For a while, it appeared Okun would be able to make good on investors' claims of more than $160 million. The 1031 Tax
Group, whose sole member was Okun, initially indicated it had more than $300 million in assets that could be tapped. But by
October, it became clear many of Okun's assets were highly leveraged.
"Any hope for a prompt exit from Chapter 11 has seemingly vanished. Okun has proven that he is unreliable [or worse]
in delivering in any timely way on the promises he made at the start of these cases and many times since," Judge Martin
Glenn of the U.S. Bankruptcy Court for the Southern District of New York wrote in October.
The court appointed McHale as trustee and approved a plan under which the Okuns gave up most of their assets for the benefit
But some creditors were incredulous that Okun wasn't left empty-handed. He and his wife were allowed to keep a mansion
in Florida and New Hampshire, for example, plus a Hummer and a Lamborghini.

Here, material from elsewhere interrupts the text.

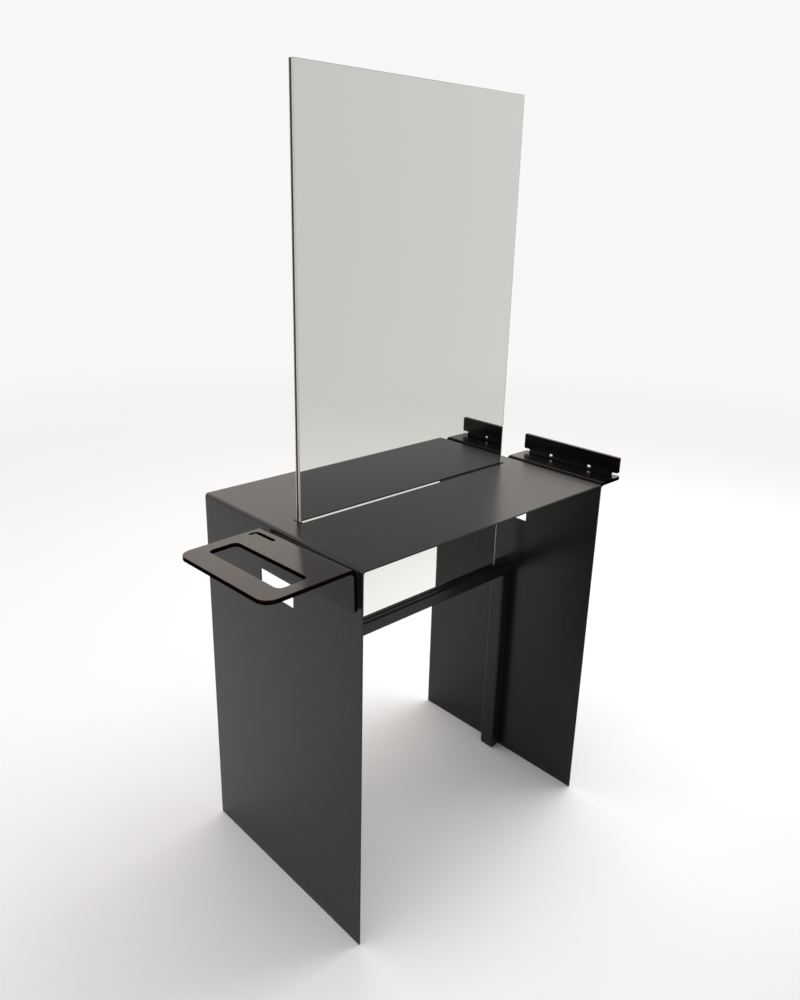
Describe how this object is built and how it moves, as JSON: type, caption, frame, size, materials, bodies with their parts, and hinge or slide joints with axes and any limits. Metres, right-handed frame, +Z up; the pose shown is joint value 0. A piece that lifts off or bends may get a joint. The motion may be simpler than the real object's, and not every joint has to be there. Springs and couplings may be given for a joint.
{
  "type": "salon styling station",
  "caption": "Double-sided salon styling station: folded black steel table with a tall mirror standing through its top, and magnetic side trays for tools and clippers.",
  "frame": {"origin": "on the floor under the middle of the table, in the plane between the mirror's two panes", "axes": "+X to the right side panel and +Y to the rear, for someone who faces the mirror from the front; +Z up"},
  "size_m": [0.9765, 0.504, 1.612],
  "materials": {
    "black_powder_coat": "satin black powder coat with a fine orange-peel texture",
    "mirror_glass": "silvered clear glass with polished edges",
    "black_acrylic": "polished black cast acrylic with laser-cut edges",
    "black_rubber": "dull black rubber",
    "magnet_nickel": "nickel-plated disc",
    "black_plastic": "moulded black plastic",
    "bond_film": "matt grey backing film"
  },
  "bodies": {
    "frame": {"table_shell": "black_powder_coat", "crossbar_tube": "black_powder_coat", "leg_tube_left": "black_powder_coat", "leg_tube_right": "black_powder_coat", "foot_cap_left": "black_plastic", "foot_cap_right": "black_plastic", "mirror_pane_front": "mirror_glass", "mirror_pane_rear": "mirror_glass", "mirror_bond_sheet": "bond_film", "glazing_channel": "black_rubber", "setting_block_left": "black_plastic", "setting_block_right": "black_plastic", "slot_end_guard_left": "black_rubber", "slot_end_guard_right": "black_rubber"},
    "left_tray": {"tool_tray": "black_acrylic", "tool_tray_pad": "black_rubber", "tool_tray_magnet_1": "magnet_nickel", "tool_tray_magnet_2": "magnet_nickel", "tool_tray_magnet_3": "magnet_nickel"},
    "right_tray": {"clipper_tray": "black_acrylic", "clipper_tray_pad": "black_rubber", "clipper_tray_magnet_1": "magnet_nickel", "clipper_tray_magnet_2": "magnet_nickel", "clipper_tray_magnet_3": "magnet_nickel"}
  },
  "joints": [
    {"name": "tool_tray_slide", "type": "slide", "parent": "frame", "child": "left_tray", "axis": [0, 1, 0], "range_m": [-0.006, 0.22]},
    {"name": "clipper_tray_slide", "type": "slide", "parent": "frame", "child": "right_tray", "axis": [0, 1, 0], "range_m": [-0.006, 0.22]}
  ]
}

McHale has had mixed success in wringing cash from assets. For example, his team managed to sell Okun's helicopter, generating
$800,000. But properties such as Crossroads Transportation & Logistics, which Okun moved from Indianapolis to Miami last
spring, were too far gone and were shuttered.
And although one of the New Hampshire homes was sold for $1.6 million, a former Okun attorney held a lien on the property
and likely will get the proceeds.
Okun told The Miami Herald in December that he is "misunderstood." In court records, he blamed a nationwide
slowdown in real estate, poor local management and a bank that froze millions of dollars in company accounts.
McHale told investors in December that Okun had bought properties in distress with the intention of improving them to generate
profit. The problem, he said, is that "Mr. Okun generally either paid close to the top of the market for the properties
or certainly managed to finance those properties and leave little if any equity available for recovery purposes."
Not only did most of the properties have serious operating difficulties and negative cash flows, but many also were financed
with non-conventional lenders "providing financing at relatively high interest rates."